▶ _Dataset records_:
+ + + +

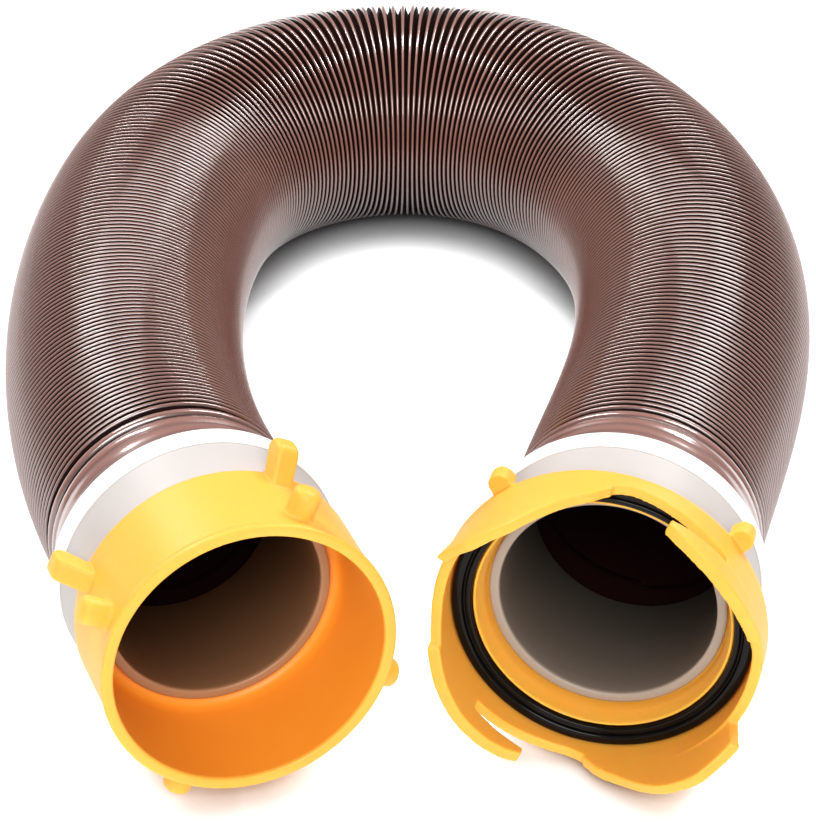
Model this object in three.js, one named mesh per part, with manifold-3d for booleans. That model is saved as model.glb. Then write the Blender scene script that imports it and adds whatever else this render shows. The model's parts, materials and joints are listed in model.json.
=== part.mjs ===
// A 3 inch sewer hose kit for a caravan or motorhome: a compressed accordion hose, laid in a U, with a
// swivelling lug fitting on its left end and a swivelling bayonet fitting on its right end.
// Millimetres, +Z up. The hose opens toward -Y and rests on the floor at z = 0.
import * as THREE from "three";
import { mergeVertices } from "three/addons/utils/BufferGeometryUtils.js";
import Module from "manifold-3d";

const wasm = await Module();
wasm.setup();

// ---------------------------------------------------------------- driving dimensions
const GAP = 0.3; // clearance left between pieces that touch or slide
const TURNED = 36; // sides of a turned part

// The hose: each modelled ridge stands for five or six real turns of the wire.
const HOSE = { crest: 45.7, valley: 43.4, bore: 40.8, ridge: 18, sides: 18 };
const CROWN_BEND = 10.67e-3; // curvature at the back of the U, in 1/mm
const BEND_STOPS = [0, 0.15, 0.3, 0.45, 0.65, 1]; // shares of a leg's bent part where its curvature is given
const TIP_UP = 0.1; // both ends point up by this angle, in radians
const STRAIGHT_END = 36; // the hub sleeve keeps this much of each end straight

// One leg runs from the back of the U to the rear edge of its collar. bends holds the curvature at each
// stop after the first; rise is how far the end lifts off the floor.
const LEGS = {
  left: { side: -1, length: 387, bends: [10.1e-3, 9.0e-3, 3.45e-3, 2.8e-3, 2.4e-3], rise: 9.0 },
  right: { side: 1, length: 390, bends: [10.67e-3, 6.1e-3, 5.75e-3, 3.75e-3, -1.2e-3], rise: 9.7 },
};

// Where one hose section ends and the next begins, as distances along a leg.
const CROWN_END = 52;
const SECTIONS = [
  ["hose_bend", CROWN_END, 142],
  ["hose_shoulder", 142, 162],
  ["hose_stretch", 162, 252],
  ["hose_shank", 252, 274],
  ["hose_lift", 274, 342],
];

// The end stack, along the axis of a fitting from the rear edge of its collar.
const HUB = {
  rear: -30, step: 14, lipRear: 25.3, front: 27.6, bore: 37.7, sleeve: 39.1, neck: 39.8, lip: 41.3,
};
const COLLAR = { band: 8.5, front: 28.4, rim: 51, edge: 50.2, coneRear: 49.6, coneFront: 48.6, wall: 46.6 };
const SHOULDER = { rear: 15.3, front: 18.6 }; // the ring inside the collar that the swivel runs against
const SEAL = { rear: 18.9, front: 21.1, bore: 40.2, outer: 43.2 };
const SWIVEL = { rear: 21.4, floor: 25.0, bore: 40.2, neck: 46.2, mouth: 28.7 };

const CUP = { outer: 50.4, rimRear: 64.5, rimOuter: 51.1, front: 68.4, bore: 47.0, floorBore: 45.4 };
const LUG = { from: 48.6, to: 60, radius: 5, along: 56.5, count: 4, first: 63 };

// A finger lever of the cup: its side outline as [distance from the axis, height], and its width.
const LEVER = { outline: [[49.4, 29.2], [59, 23], [62.4, 25], [62.4, 32.5], [53, 37], [49.4, 39]], width: 8 };

const RING = {
  outer: 56.6, wallBore: 52.8, wallRear: 40, base: 33.2, face: 36.4, groove: 45.0, skirt: 50.6, skirtEnd: 31.5,
};
const GASKET = { inner: 45.3, outer: 52.3, rear: 33.5, face: 37.8, hollow: 0.9 };
const TAB = { from: 55.5, to: 62.4, width: 8, rear: 29.5, front: 36, first: 40, count: 4 };

// The bayonet wall repeats after half a turn. Each list runs past the free tip of a claw, in degrees:
// the wall's front edge, the lobe that leans out of it, and the hooked claw that ends at the tip.
const CLAW_TIPS = [246, 66];
const WALL_EDGE = [
  [-26, 48], [-10, 46], [6, 43.5], [16, 42.5], [26, 46], [34, 49],
  [92, 49], [104, 47.5], [116, 48.5], [128, 54],
];
const LOBE = {
  rear: 44,
  edge: [[22, 45.5], [28, 51.2], [36, 54.9], [46, 60.8], [56, 65.7], [70, 67.2], [86, 59.8]],
  lean: [[22, 0], [56, 0], [70, 1.3], [86, 3.5]],
};
const CLAW = {
  outer: 57.4,
  root: 24, // where the slot behind the claw closes, in degrees before the tip
  front: [[-54, 55], [-42, 59.5], [-28, 61.5], [-14, 60.5], [-4, 58], [0, 55.5]],
  rear: [[-54, 50.5], [0, 52.6]],
};

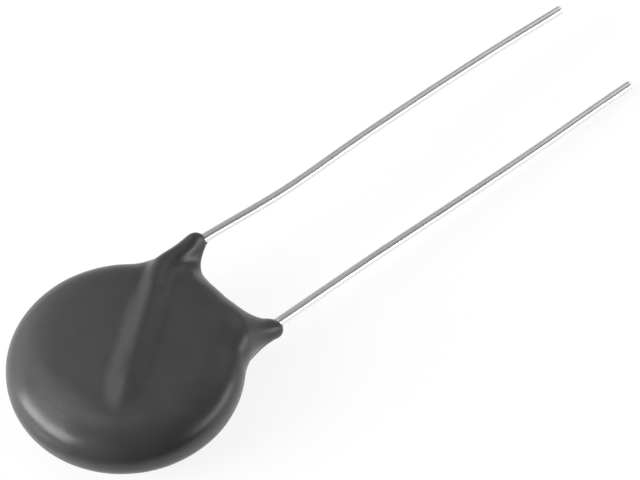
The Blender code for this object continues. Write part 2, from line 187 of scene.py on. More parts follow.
# Tinned wire: streaks drawn along it, and an uneven film
TIN_DARK = (0.80, 0.80, 0.80)
TIN_PALE = (0.88, 0.88, 0.885)
TIN_ROUGHNESS = (0.16, 0.3)
STREAK_NOISE = (1.0, 4)
STREAK_STRETCH = (160, 9000, 9000)
FILM_NOISE = (2600, 3)
TIN_DEPTH = 0.000004

# Ceramic, silver and solder
CERAMIC_DARK = (0.07, 0.08, 0.07)
CERAMIC_PALE = (0.12, 0.13, 0.115)
CERAMIC_ROUGHNESS = (0.6, 0.8)
CERAMIC_GRAINS = (12000, 4)
CERAMIC_PATCHES = (5000, 3)
CERAMIC_DEPTH = 0.000004
SILVER_TONES = ((0.70, 0.69, 0.66), (0.82, 0.81, 0.78))
SILVER_ROUGHNESS = (0.35, 0.5)
SOLDER_TONES = ((0.52, 0.52, 0.54), (0.66, 0.66, 0.68))
SOLDER_ROUGHNESS = (0.25, 0.4)
METAL_PATCHES = (3500, 4)
METAL_GRAIN = (9000, 3)
METAL_DEPTH = 0.000003

# The middle span of a noise, over which it goes from one value to another
NOISE_SPAN = (0.3, 0.7)

# Camera, fitted to the photograph: axes and place as seen from the disc's centre
CAMERA_RIGHT = (0.7466, -0.6651, -0.0164)
CAMERA_DOWN = (-0.5373, -0.5882, -0.6045)
CAMERA_FORWARD = (0.3923, 0.4601, -0.7965)
CAMERA_PLACE = (0.01293, -0.00847, -0.19974)
CAMERA_FOCAL_PIXELS = 2996
PHOTO_WIDTH_PIXELS = 640
SENSOR_MM = 36
CAMERA_CLIP = (0.005, 20)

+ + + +

▶ _WHAT TO DO_:
The lines from the first of the entries through the line holding "wasm.setup();" are to be restated word for word, and no others.

▶ _COMPLETE ANSWER_:
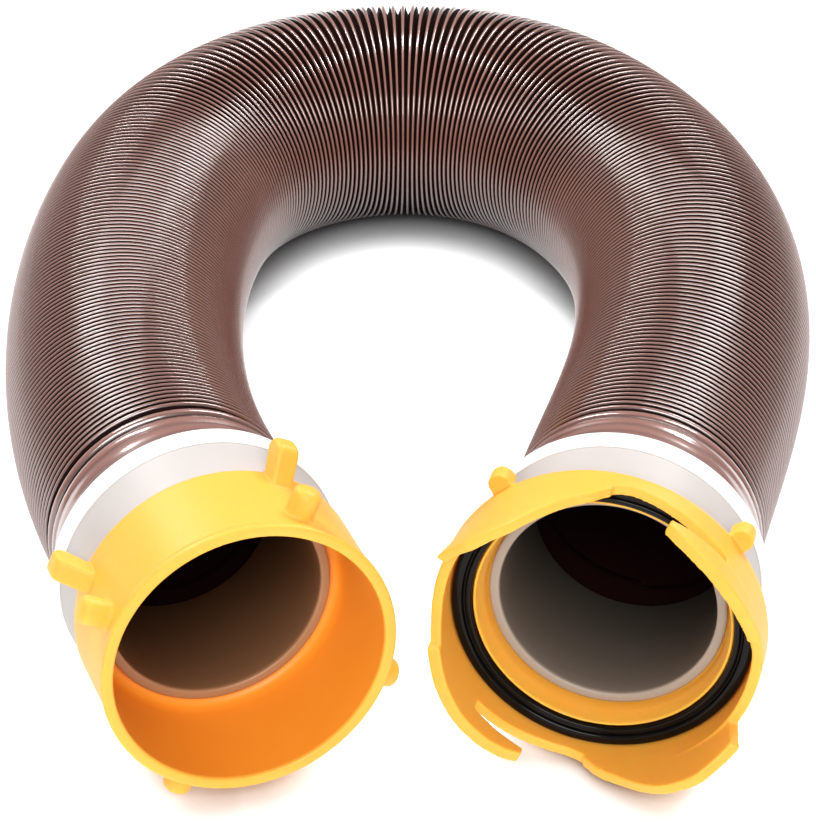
Model this object in three.js, one named mesh per part, with manifold-3d for booleans. That model is saved as model.glb. Then write the Blender scene script that imports it and adds whatever else this render shows. The model's parts, materials and joints are listed in model.json.
=== part.mjs ===
// A 3 inch sewer hose kit for a caravan or motorhome: a compressed accordion hose, laid in a U, with a
// swivelling lug fitting on its left end and a swivelling bayonet fitting on its right end.
// Millimetres, +Z up. The hose opens toward -Y and rests on the floor at z = 0.
import * as THREE from "three";
import { mergeVertices } from "three/addons/utils/BufferGeometryUtils.js";
import Module from "manifold-3d";

const wasm = await Module();
wasm.setup();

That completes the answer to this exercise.